Retirement income exemption (important for older immigrants)
Another component of Iowa’s tax changes that matters in immigrant communities is the Retirement income exemption.
- In effect since January 1, 2023 under House File 2317 (signed March 1, 2022).
- Applies to retirement pay for persons who are 55 or older by year-end, people who are disabled, and certain survivors (including surviving spouses and other qualifying family members with an insurable interest).
- Covers pensions, IRAs, 401(k) plans, annuities, related earnings, and can include Roth conversions for those 55 and up.
- Since Senate File 181 took effect on February 20, 2023, plan administrators generally do not withhold Iowa tax on eligible distributions.
- Social Security benefits are exempt at any age, and military retirement remains excluded.
Example given by state guidance: a $50,000 annual pension can result in $0 Iowa tax when the Retirement income exemption applies — a stark difference for a lawful permanent resident settling in Des Moines after decades of work.
Note: Iowa’s sales tax remains 6% (local options can push it to 8%), and property taxes can be higher than national medians, so the income break does not erase every cost-of-living concern. Also, Iowa ended its inheritance tax on January 1, 2025, which matters for immigrant families planning intergenerational asset transfers.
Who the 3.8% applies to
The flat 3.8% income tax rate applies broadly to Iowa-source income:
- Residents and nonresidents who earn Iowa-source income (including commuters).
- International students who work on campus or later shift to Optional Practical Training (OPT).
- Wages and many service-related scholarships are taxable unless excluded by a tax treaty.
Filing specifics:
- Workers generally file the IA 1040 annual return.
- For 2025 income, the filing deadline is April 30, 2026.
- New arrivals without a Social Security number may need an ITIN for federal filings first, then use it on state returns.
- Employers paying bonuses can withhold 3.8% on supplemental wages if they follow federal withholding methods.
Confirm your employer updated payroll with the December 13, 2024 Iowa withholding tables and submit the IA W-4 form 44-019 to payroll so your 3.8% rate applies correctly on 2025 pay.
Business incentives and political context
Business groups supported Senate File 2442 partly because it expanded the Targeted Jobs Withholding Credit (TJWC), which can reduce withholding for qualifying business expansions when paired with pilot cities.
- Supporters note the credit benefits industries with many immigrant workers, such as agribusiness, meatpacking, manufacturing, and parts of the tech sector.

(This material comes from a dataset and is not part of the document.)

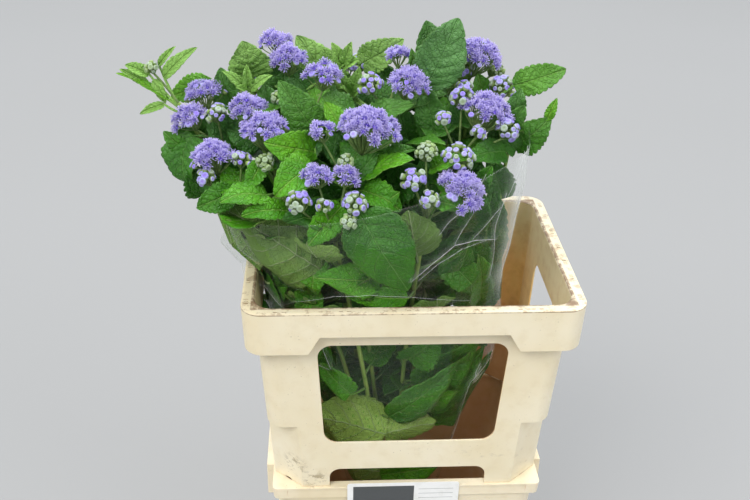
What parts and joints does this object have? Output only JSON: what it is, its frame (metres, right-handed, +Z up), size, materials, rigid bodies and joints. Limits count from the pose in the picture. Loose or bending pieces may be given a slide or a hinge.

- Governor Kim Reynolds said the broader tax changes would save Iowans $23.5–$24 billion over a decade — a figure repeated by backers when comparing Iowa to nearby states with higher rates.
- Critics argue that flatter systems can shift more of the tax burden to people with modest incomes, even when deductions and credits remain, and could squeeze state budgets if revenues fall.
Practical impacts for immigrant families and sponsors
For many immigrants, state taxes affect monthly budgets that must cover rent, childcare, and federal immigration filings.
- A family-based sponsor signing Form I-864 must demonstrate enough income to support a relative; smaller state withholding can help meet that test on paper.
- USCIS posts requirements on its Form I-864 page: https://www.uscis.gov/i-864.
- Workers on H-1B or L-1 status often compare take-home pay between offers or decide whether a spouse can pause work during status changes — the 3.8% rate becomes one more line item in such decisions.
Common pitfalls and practical advice
Tax professionals in immigrant-heavy workplaces say the biggest issue in 2025 has been communication, not the math: employees often assume the old brackets still apply and never replace a stale withholding certificate.
Keep pay stubs, records, and any Retirement Income Exemption confirmations; if you lack an SSN, apply for an ITIN and use it for both federal and Iowa filings to prevent filing delays.
Employers can reduce risk by:
- Asking workers to submit the updated IA W-4 form (44-019).
- Verifying payroll software uses the December 13, 2024 formulas.
- Confirming plan payers have stopped Iowa withholding for those who qualify for the Retirement income exemption.
The Department of Revenue maintains phone support for questions at 515-281-3114 and 800-367-3388, which can help small employers without dedicated tax staff.
Under-withholding can trigger interest and penalties even when a worker later files an accurate return.
Checklist for new arrivals (practical steps)
- Confirm employer is using the 3.8% income tax rate on pay stubs.
- Submit the updated IA W-4 form (44-019) to payroll.
- Keep pay stubs and bank records that match filing documents.
- If eligible for the Retirement income exemption, verify the plan payer has stopped Iowa withholding.
- If you lack an SSN, apply for an ITIN for federal filings and use it consistently on state returns.
- Use the department’s withholding estimator and updated tables at https://revenue.iowa.gov/businesses/withholding-tax.
Key takeaway
A steady, flat 3.8% income tax rate simplifies one part of financial planning for immigrants juggling visa renewals, travel, and job changes — but only if employers and employees update withholding forms and payroll systems. The rate reduces one moving part today, while other costs (sales tax, property tax, and ended inheritance tax) and program-specific exemptions (like retirement income) continue to shape decisions about where to live and work in Iowa.
Iowa adopted a flat 3.8% income tax for all individual taxable income effective January 1, 2025, removing brackets under Senate File 2442. The Department of Revenue released updated withholding tables on December 13, 2024, and advised employers to collect IA W-4 form 44-019 to avoid under-withholding penalties. The Retirement income exemption continues to shelter qualifying distributions for many aged 55+ and disabled taxpayers, and business incentives like the TJWC remain part of the political context.